API testing is mainly done through the Apollo GraphQL Sandbox available at http://localhost:8080/api/graphql when the backend container is running. While the UI is helpful for creating queries for you, it is highly recommended to review the GraphQL docs, specifically these pages:

Data

At its core, Berkeleytime serves as a data aggregation platform. We work directly with the Office of the Registrar and the Engineering and Integration Services department (EIS) to pull data from multiple sources and provide students with the most accurate experience possible. Because data involving students can contain personally-identifiable information (PII), we must ensure we follow any and all data storage and use guidelines imposed by the university.

Understanding the data sources Berkeleytime has access to is imperative for building streamlined services.

API Central

The EIS maintains many RESTful APIs that consolidate data from various other sources, and provides documentation in the form of Swagger OpenAPI v3 specifications for each API. API Central serves as a portal for requesting access to individual APIs, interactive documentation, and managing API usage. Berkeleytime only has access to and utilizes the APIs necessary for servicing students.

Accessing APIs

HTTP requests to APIs must be authenticated with a client identifier and secret key pair and are rate limited to minimize unauthorized access and preserve system health.

warning

Client identifiers and secret keys should be treated as sensitive information and should never be shared with third-parties.

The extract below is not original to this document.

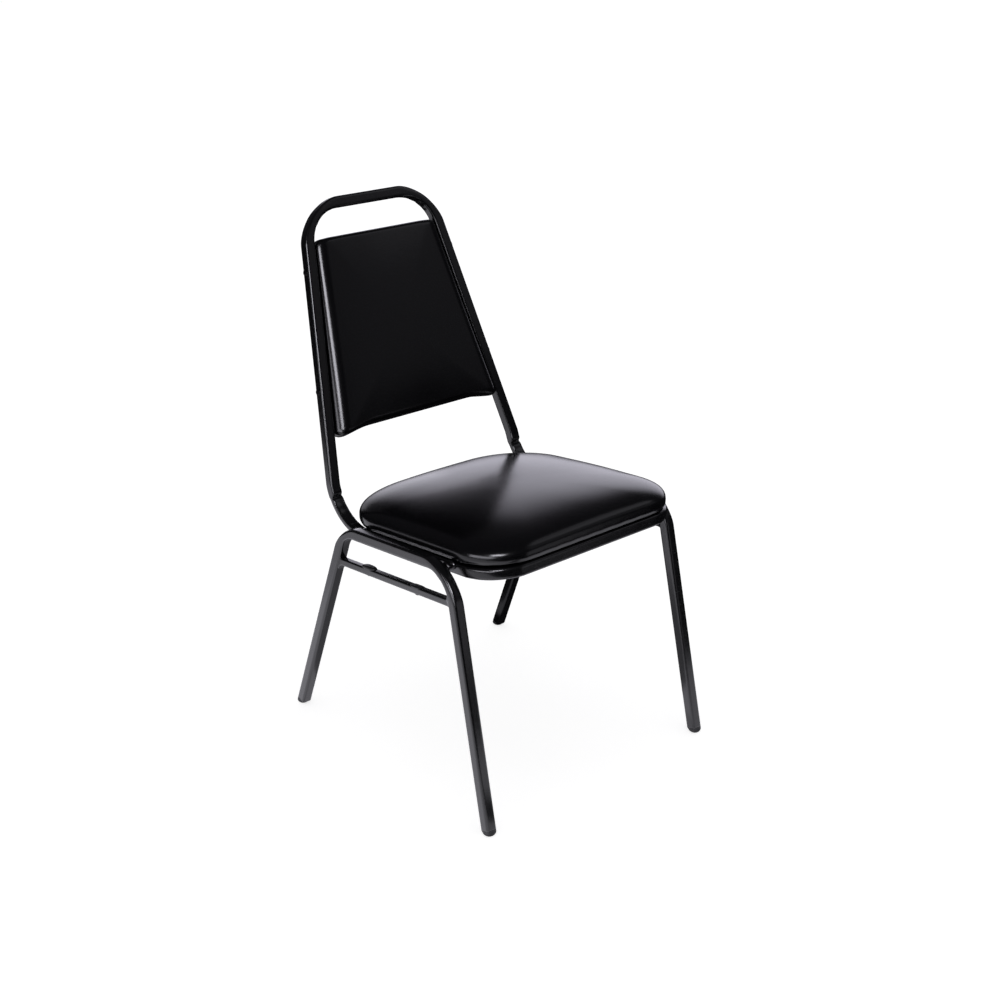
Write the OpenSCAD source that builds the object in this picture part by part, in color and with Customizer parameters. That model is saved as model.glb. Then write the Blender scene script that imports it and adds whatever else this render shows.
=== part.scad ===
// Stacking chair: square steel tube frame, padded seat and padded back.
// X is across the chair, -Y is the front, +Z is up, and the floor is z = 0.

/* [Tube] */
// Outside width of the square frame tube
tube = 20; // [18:1:24]
// Outside corner radius of the frame tube
tube_round = 4; // [2:0.5:5]
// Wall thickness of the steel tubes
wall = 1.5; // [1:0.1:2]

/* [Overall] */
// Depth of the whole chair, from the front glides to the back of the top bar
overall_depth = 659.5; // [640:0.5:700]
// Lean of the back from upright, in degrees
recline = 19.7; // [14:0.1:22]
// Rise of the seat towards the front, in degrees
seat_tilt = 6.8; // [3:0.1:8]

/* [Leg frames] */
// Distance between the centres of a front foot and a rear foot
foot_span = 558; // [540:1:580]
// Distance from the middle of the chair to the leg frames at the floor
foot_x = 245.5; // [242:0.5:252]
// Lean of each leg frame, with its top inward, in degrees
leg_lean = 0.8; // [0.5:0.1:1]
// Turn of each leg frame, with its rear inward, in degrees
leg_toe = 0.4; // [0:0.1:0.8]
// Slope of the front legs from upright, in degrees
front_slope = 12.8; // [10:0.1:15]
// Slope of the rear legs from upright, in degrees
rear_slope = 21.4; // [18:0.1:23]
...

TypeScript API clients and types are automatically generated from the specifications using swagger-typescript-api and are provided as a local package for Berkeleytime apps to access.

import { Class, ClassesAPI } from "@repo/sis-api/classes";

const classesAPI = new ClassesAPI();

classesAPI.v1.getClassesUsingGet(...);

Class API

The Class API provides data about classes, sections, and enrollment.

Classes are offerings of a course in a specific term. There can be many classes for a given course, and even multiple classes for a given course in the same semester. Not all classes for the a course need to include the same content either. An example of a class would be COMPSCI 61A Lecture 001 offered in Spring 2024. Classes themselves do not have facilitators, locations, or times associated with them. Instead, they are most always associated with a primary section.
Sections are associated with classes and are combinations of meetings, locations, and facilitators. There are many types of sections, such as lectures, labs, discussions, and seminars. Each class most always has a primary section and can have any number of secondary sections.

Students don't necessarily enroll only in classes, but also a combination of sections.

Course API

The Course API provides data about courses.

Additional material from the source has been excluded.